ECLI:NL:CRVB:2014:2438
Centrale Raad van Beroep
- Hoger beroep
- T.L. de Vries
- H.J. Simon
- E.E.V. Lenos
- Rechtspraak.nl
Weigering van WIA-uitkering op basis van psychische klachten en alcoholgebruik
In deze zaak gaat het om de weigering van een WIA-uitkering aan appellant, die zich op 27 november 2009 ziek meldde bij het Uitvoeringsinstituut werknemersverzekeringen (Uwv) vanwege psychische klachten. Appellant ontving op dat moment een werkloosheidsuitkering. Het Uwv weigerde op 16 december 2011 de WIA-uitkering, omdat de mate van arbeidsongeschiktheid minder dan 35% was. Dit besluit werd in een later stadium door de rechtbank Breda bevestigd, waarna appellant in hoger beroep ging.

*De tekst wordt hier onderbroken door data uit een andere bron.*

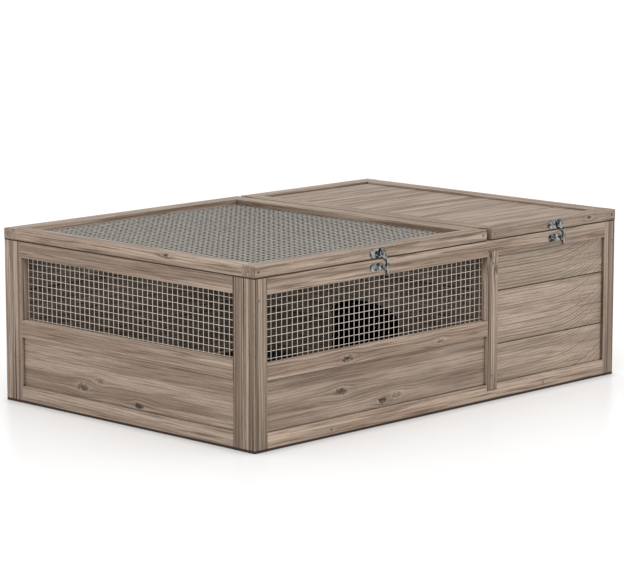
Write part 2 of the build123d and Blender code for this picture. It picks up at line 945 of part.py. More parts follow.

De Centrale Raad van Beroep heeft de zaak op 18 juli 2014 behandeld. Appellant, bijgestaan door zijn advocaat mr. M.A.L. Timmermans, voerde aan dat het Uwv zijn beperkingen niet correct had ingeschat. Hij verwees naar een rapport van psychiater W. Eland, waarin werd gesteld dat hij meer beperkingen had dan het Uwv had aangenomen, met name op het gebied van aandacht, concentratie en energie, en dat zijn alcoholmisbruik tot beperkingen zou moeten leiden.
De Raad oordeelde dat de verzekeringsartsen van het Uwv alle relevante medische gegevens hadden meegewogen en dat er geen aanleiding was om te twijfelen aan hun conclusies. De Raad concludeerde dat appellant niet lijdt aan agorafobie in een mate die extra beperkingen voor arbeid rechtvaardigt. Bovendien werd vastgesteld dat een verslaving aan alcohol op zich niet als ziekte of gebrek kan worden aangemerkt, tenzij er uit de verslaving beperkingen voortvloeien. In dit geval was niet gebleken dat appellant op de datum in geding meer beperkt was voor het verrichten van arbeid dan het Uwv had aangenomen.
De Centrale Raad van Beroep bevestigde de uitspraak van de rechtbank en oordeelde dat de functies die aan het bestreden besluit ten grondslag lagen, medisch geschikt waren voor appellant. Er was geen aanleiding voor een proceskostenveroordeling.